**To be done**
Copy out precisely the lines beginning at the line that contains "at the back" and ending at the line that contains "QUARTER = math.pi / 2", including both.

**Data for the task**
· · ·

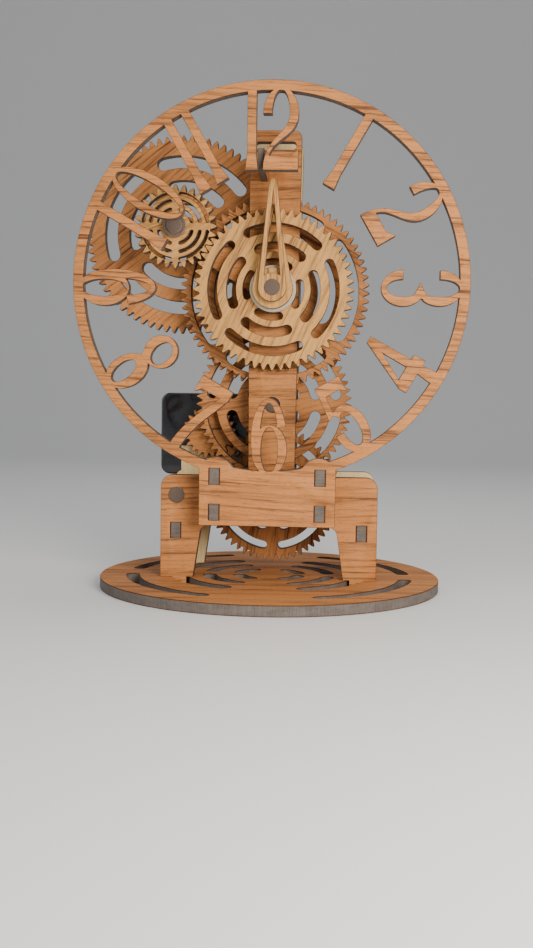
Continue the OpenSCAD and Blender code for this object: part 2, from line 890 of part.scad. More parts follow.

· · ·

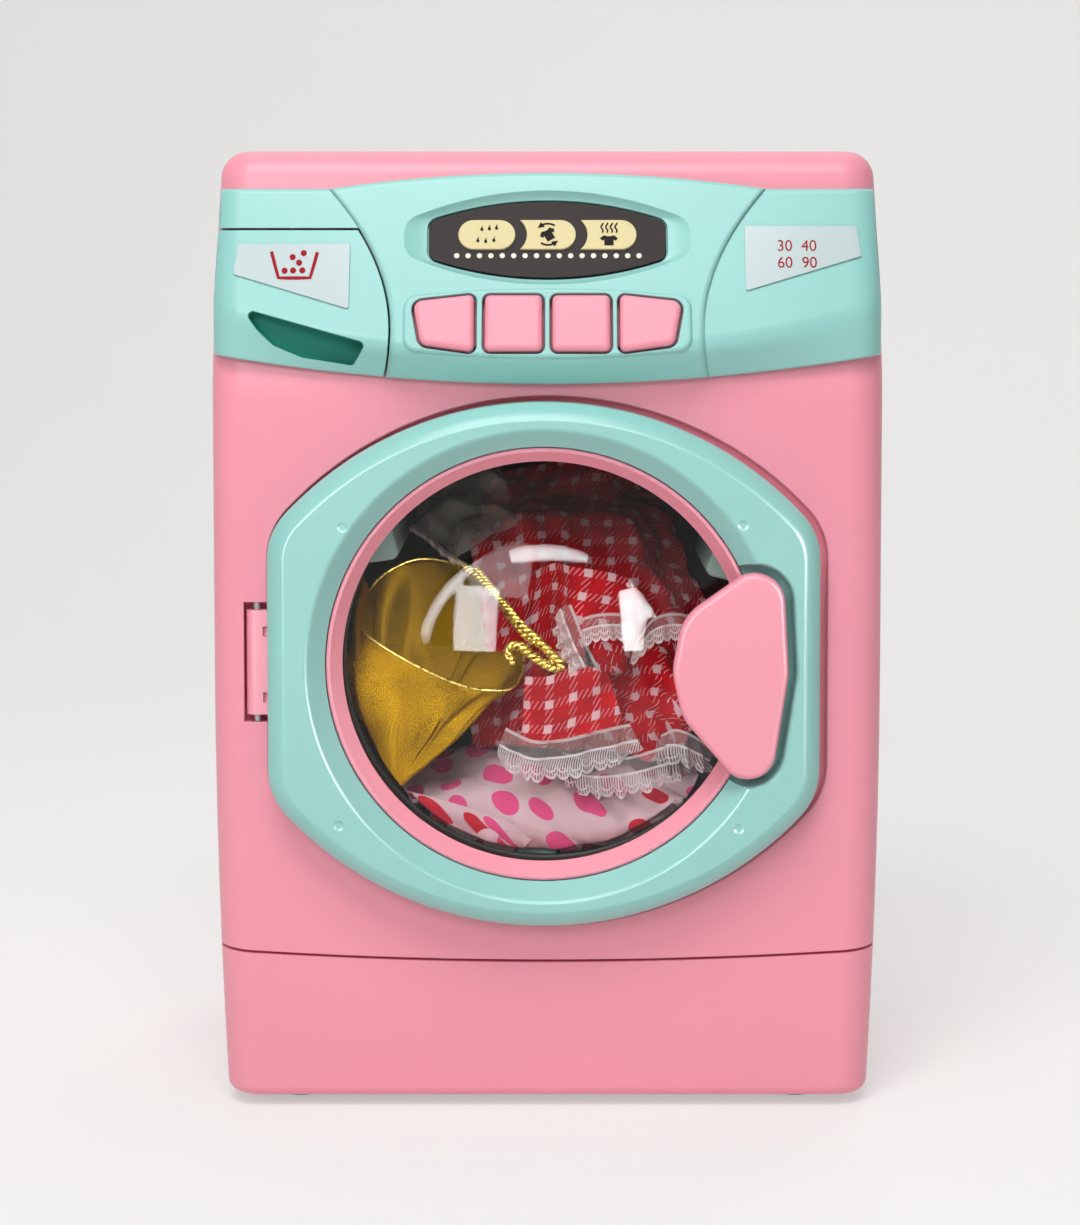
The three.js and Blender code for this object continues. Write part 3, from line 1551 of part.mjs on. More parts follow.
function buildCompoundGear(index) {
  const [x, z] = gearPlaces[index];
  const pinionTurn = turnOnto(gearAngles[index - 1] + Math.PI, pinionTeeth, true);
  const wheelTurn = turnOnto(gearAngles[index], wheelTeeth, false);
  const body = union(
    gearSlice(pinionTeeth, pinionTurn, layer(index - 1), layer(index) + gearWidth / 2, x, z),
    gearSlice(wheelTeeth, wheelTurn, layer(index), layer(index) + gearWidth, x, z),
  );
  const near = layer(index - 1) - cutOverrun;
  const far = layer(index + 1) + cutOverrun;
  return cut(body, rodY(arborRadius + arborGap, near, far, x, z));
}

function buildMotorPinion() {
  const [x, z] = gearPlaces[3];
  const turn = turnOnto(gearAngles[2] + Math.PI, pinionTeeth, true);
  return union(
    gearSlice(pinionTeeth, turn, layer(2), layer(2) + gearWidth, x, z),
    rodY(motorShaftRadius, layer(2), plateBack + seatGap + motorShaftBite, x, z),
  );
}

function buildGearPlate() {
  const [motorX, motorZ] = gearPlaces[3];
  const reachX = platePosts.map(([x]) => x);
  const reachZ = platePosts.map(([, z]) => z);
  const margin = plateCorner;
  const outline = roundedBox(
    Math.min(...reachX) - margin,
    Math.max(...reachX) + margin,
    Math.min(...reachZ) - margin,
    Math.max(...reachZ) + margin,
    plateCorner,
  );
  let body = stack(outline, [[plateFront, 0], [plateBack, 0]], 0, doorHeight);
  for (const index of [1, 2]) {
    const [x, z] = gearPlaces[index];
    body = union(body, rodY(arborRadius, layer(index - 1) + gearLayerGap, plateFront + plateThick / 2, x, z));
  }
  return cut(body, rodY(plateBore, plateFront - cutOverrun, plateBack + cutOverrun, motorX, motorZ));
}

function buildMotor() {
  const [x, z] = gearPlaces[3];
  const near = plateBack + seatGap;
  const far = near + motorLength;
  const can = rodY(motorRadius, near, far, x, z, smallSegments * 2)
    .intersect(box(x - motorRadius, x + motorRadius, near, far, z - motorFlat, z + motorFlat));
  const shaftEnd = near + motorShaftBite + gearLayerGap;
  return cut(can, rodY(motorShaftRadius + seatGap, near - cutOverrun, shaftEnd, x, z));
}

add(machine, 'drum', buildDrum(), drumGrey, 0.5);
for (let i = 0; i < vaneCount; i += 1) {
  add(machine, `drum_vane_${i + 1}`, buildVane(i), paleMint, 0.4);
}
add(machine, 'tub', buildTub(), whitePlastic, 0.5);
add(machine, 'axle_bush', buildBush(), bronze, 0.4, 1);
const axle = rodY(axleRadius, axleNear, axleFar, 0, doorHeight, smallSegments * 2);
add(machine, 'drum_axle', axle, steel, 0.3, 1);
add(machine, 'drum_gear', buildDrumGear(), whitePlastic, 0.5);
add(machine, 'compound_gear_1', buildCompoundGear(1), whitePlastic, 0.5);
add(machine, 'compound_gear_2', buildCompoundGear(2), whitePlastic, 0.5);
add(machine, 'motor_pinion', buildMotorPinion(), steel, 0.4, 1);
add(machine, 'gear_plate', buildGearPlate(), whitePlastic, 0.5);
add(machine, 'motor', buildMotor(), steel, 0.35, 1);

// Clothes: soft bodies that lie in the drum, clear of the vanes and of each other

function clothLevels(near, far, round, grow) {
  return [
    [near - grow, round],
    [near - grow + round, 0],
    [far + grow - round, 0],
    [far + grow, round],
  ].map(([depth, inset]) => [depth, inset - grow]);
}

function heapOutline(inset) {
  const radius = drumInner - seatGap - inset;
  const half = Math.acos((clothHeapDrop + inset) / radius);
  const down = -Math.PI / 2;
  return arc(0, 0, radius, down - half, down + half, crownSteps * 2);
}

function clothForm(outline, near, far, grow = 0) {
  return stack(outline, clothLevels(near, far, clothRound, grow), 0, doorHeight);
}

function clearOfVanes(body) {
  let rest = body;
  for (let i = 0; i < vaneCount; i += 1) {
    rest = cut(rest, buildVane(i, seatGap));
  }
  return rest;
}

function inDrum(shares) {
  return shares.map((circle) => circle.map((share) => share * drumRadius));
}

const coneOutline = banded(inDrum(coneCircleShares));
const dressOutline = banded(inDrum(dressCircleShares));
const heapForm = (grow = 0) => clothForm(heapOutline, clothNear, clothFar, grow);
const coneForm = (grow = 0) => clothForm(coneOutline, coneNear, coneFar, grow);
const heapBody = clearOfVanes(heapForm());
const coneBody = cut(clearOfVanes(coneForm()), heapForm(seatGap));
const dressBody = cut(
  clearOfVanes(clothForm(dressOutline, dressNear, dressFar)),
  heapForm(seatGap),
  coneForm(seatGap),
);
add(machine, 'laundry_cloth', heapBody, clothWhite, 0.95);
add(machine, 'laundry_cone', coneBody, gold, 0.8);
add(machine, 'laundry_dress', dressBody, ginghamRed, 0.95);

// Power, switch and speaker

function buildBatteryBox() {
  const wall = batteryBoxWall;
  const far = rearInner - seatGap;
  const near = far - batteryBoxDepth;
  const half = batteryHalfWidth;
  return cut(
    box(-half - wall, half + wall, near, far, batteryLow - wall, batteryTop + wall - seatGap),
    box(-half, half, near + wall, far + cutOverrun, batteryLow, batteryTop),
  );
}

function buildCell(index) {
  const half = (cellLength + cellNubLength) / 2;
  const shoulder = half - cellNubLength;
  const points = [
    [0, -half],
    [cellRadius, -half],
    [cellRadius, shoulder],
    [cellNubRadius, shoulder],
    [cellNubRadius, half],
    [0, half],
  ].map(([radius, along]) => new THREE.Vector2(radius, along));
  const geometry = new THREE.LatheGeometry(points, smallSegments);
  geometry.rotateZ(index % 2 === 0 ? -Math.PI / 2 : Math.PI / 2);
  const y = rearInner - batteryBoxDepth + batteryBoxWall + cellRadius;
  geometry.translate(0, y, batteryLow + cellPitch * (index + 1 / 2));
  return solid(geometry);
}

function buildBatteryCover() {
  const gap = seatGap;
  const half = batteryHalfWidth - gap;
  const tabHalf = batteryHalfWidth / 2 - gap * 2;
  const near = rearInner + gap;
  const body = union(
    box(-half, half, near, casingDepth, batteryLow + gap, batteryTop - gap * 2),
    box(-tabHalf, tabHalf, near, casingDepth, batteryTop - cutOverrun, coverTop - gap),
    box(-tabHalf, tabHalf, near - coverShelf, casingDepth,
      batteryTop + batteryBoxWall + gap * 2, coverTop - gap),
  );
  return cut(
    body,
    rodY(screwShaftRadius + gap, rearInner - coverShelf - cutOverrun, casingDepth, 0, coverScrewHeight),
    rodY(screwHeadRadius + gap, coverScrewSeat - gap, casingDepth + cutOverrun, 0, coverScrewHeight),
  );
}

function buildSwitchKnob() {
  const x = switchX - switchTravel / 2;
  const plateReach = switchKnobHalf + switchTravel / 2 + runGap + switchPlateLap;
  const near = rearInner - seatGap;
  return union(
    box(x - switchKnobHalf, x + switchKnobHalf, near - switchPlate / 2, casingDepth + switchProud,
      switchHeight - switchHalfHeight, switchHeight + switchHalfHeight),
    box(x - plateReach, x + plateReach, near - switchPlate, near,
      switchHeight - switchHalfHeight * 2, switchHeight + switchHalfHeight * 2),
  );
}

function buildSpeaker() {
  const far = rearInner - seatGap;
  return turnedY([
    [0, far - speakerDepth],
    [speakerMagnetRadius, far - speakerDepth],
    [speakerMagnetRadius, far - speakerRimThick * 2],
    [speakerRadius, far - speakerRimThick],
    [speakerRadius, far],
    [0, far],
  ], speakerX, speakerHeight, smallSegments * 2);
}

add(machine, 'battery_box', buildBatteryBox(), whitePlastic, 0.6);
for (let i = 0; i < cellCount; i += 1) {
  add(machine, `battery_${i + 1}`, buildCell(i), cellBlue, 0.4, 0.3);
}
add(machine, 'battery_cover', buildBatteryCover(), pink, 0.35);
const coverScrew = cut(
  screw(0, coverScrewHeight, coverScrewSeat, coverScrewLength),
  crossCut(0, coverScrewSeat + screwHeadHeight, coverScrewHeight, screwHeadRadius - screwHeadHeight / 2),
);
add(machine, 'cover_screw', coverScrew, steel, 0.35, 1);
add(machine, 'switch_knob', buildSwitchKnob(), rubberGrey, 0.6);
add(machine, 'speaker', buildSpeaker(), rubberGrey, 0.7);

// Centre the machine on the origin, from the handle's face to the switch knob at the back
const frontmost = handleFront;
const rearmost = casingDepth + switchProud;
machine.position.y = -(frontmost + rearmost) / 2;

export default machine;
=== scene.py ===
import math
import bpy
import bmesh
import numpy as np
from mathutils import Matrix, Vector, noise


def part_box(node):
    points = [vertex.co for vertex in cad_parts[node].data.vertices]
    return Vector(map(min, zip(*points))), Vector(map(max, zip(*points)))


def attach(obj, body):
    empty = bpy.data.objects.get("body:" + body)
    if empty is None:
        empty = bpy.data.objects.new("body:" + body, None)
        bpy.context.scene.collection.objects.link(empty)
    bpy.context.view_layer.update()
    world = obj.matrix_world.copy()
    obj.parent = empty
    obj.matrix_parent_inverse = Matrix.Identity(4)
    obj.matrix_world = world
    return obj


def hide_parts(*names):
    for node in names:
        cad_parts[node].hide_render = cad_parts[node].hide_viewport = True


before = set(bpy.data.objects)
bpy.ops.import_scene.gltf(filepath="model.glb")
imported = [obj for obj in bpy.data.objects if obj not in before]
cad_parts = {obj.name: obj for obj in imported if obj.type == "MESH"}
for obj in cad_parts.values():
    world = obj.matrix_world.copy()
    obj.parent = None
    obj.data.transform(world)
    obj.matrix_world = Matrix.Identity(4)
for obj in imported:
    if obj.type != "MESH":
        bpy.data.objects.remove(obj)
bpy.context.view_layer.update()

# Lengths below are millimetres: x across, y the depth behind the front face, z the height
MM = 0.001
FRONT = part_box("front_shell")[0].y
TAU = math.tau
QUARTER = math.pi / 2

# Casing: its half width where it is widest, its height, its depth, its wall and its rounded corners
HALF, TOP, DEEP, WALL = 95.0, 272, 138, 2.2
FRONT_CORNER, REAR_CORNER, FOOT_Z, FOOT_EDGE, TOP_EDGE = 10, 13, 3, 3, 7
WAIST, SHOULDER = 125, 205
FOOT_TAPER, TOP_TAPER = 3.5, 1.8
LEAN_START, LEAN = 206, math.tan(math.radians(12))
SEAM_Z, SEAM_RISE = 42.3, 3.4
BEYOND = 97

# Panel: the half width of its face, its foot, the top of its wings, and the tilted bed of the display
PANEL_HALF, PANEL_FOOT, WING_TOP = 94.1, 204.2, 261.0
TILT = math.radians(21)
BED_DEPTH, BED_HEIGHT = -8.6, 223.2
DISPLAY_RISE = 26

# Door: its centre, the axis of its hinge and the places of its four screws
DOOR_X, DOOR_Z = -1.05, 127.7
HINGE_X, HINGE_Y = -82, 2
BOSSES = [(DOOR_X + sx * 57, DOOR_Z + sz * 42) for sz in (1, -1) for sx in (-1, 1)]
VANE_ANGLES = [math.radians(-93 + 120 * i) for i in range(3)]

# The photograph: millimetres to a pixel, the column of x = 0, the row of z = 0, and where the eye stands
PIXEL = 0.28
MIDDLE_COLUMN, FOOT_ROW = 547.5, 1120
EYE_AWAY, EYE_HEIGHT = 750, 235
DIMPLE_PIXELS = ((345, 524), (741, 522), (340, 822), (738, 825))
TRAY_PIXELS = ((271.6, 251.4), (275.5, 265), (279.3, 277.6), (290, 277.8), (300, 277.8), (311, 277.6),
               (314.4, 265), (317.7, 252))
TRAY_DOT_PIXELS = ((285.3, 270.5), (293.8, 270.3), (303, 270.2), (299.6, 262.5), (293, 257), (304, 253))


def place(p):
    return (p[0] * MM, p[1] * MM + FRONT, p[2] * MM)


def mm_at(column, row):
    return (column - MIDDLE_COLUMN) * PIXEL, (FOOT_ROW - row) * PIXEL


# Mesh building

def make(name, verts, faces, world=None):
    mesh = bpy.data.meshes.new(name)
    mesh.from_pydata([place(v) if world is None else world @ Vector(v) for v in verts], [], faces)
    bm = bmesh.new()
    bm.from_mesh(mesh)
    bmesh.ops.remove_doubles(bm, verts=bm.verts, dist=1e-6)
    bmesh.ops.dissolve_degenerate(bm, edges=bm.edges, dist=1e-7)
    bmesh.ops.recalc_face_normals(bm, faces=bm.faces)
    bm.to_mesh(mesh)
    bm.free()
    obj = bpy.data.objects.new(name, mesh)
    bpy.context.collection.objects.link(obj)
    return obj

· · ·

**The answer**
// Centre the machine on the origin, from the handle's face to the switch knob at the back
const frontmost = handleFront;
const rearmost = casingDepth + switchProud;
machine.position.y = -(frontmost + rearmost) / 2;

export default machine;
=== scene.py ===
import math
import bpy
import bmesh
import numpy as np
from mathutils import Matrix, Vector, noise


def part_box(node):
    points = [vertex.co for vertex in cad_parts[node].data.vertices]
    return Vector(map(min, zip(*points))), Vector(map(max, zip(*points)))


def attach(obj, body):
    empty = bpy.data.objects.get("body:" + body)
    if empty is None:
        empty = bpy.data.objects.new("body:" + body, None)
        bpy.context.scene.collection.objects.link(empty)
    bpy.context.view_layer.update()
    world = obj.matrix_world.copy()
    obj.parent = empty
    obj.matrix_parent_inverse = Matrix.Identity(4)
    obj.matrix_world = world
    return obj


def hide_parts(*names):
    for node in names:
        cad_parts[node].hide_render = cad_parts[node].hide_viewport = True


before = set(bpy.data.objects)
bpy.ops.import_scene.gltf(filepath="model.glb")
imported = [obj for obj in bpy.data.objects if obj not in before]
cad_parts = {obj.name: obj for obj in imported if obj.type == "MESH"}
for obj in cad_parts.values():
    world = obj.matrix_world.copy()
    obj.parent = None
    obj.data.transform(world)
    obj.matrix_world = Matrix.Identity(4)
for obj in imported:
    if obj.type != "MESH":
        bpy.data.objects.remove(obj)
bpy.context.view_layer.update()

# Lengths below are millimetres: x across, y the depth behind the front face, z the height
MM = 0.001
FRONT = part_box("front_shell")[0].y
TAU = math.tau
QUARTER = math.pi / 2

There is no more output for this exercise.